Polychlorinated biphenyl was used in an experiment to determine its effects on external male genital development. Human fetal corpora cavernosa cells were used as the model tissue. Toxicogenomic analysis indicated the chemical affected all genes involved with genitourinary development and revealed lowered expression levels for C16orf71.

=== Regulation of expression ===
1357 bp of the gene are antisense to spliced genes ZNF500 and ANKS3.

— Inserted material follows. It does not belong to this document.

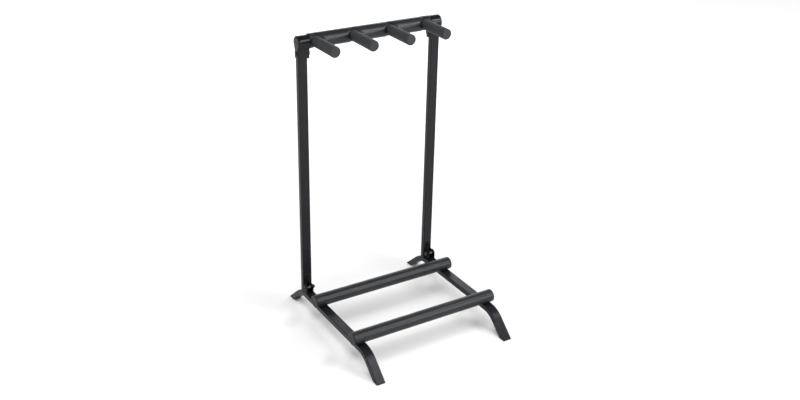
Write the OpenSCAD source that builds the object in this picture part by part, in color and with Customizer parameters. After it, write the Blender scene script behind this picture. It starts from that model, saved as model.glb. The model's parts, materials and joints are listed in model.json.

==== Predicted transcription factors ====

| Transcription factor | Associated functions |
|---|---|
| Ascl1 (Mammaliam achaete scute homolog 1) | B-cell differentiation, maturation, and development Negative regulation of transcription and apoptosis Positive regulation of cell cycle and cellular differentiation Response to hypoxia and epidermal growth factor Regulation of epithelial cell differentiation |
| ZNF500 (Zinc finger with KRAB and SCAN domains 3) | Cartilage development Negative regulation of gene expression and cellular senescence T-cell and stem cell differentiation Positive regulation of transcription |
| SMAD4 transcription factor involved in TGF-beta signaling | Regulation of apoptosis, T-cell and endothelial cell activation Endoderm formation and development Negative regulation of cell growth and death Response to hypoxia Thyroid gland development Tissue morphogenesis |
| Cysteine-serine-rich nuclear protein 1 | TGF-beta induced apoptosis Regulation of early development and differentiation Extracellular matrix formation |

== Homology ==

=== Orthologs ===
Orthologs have been identified in most mammals for which complete genome data is available. C16orf71 and its domain of unknown function, DUF4701, was present in mammals. The most distant orthologs identified were reptilian.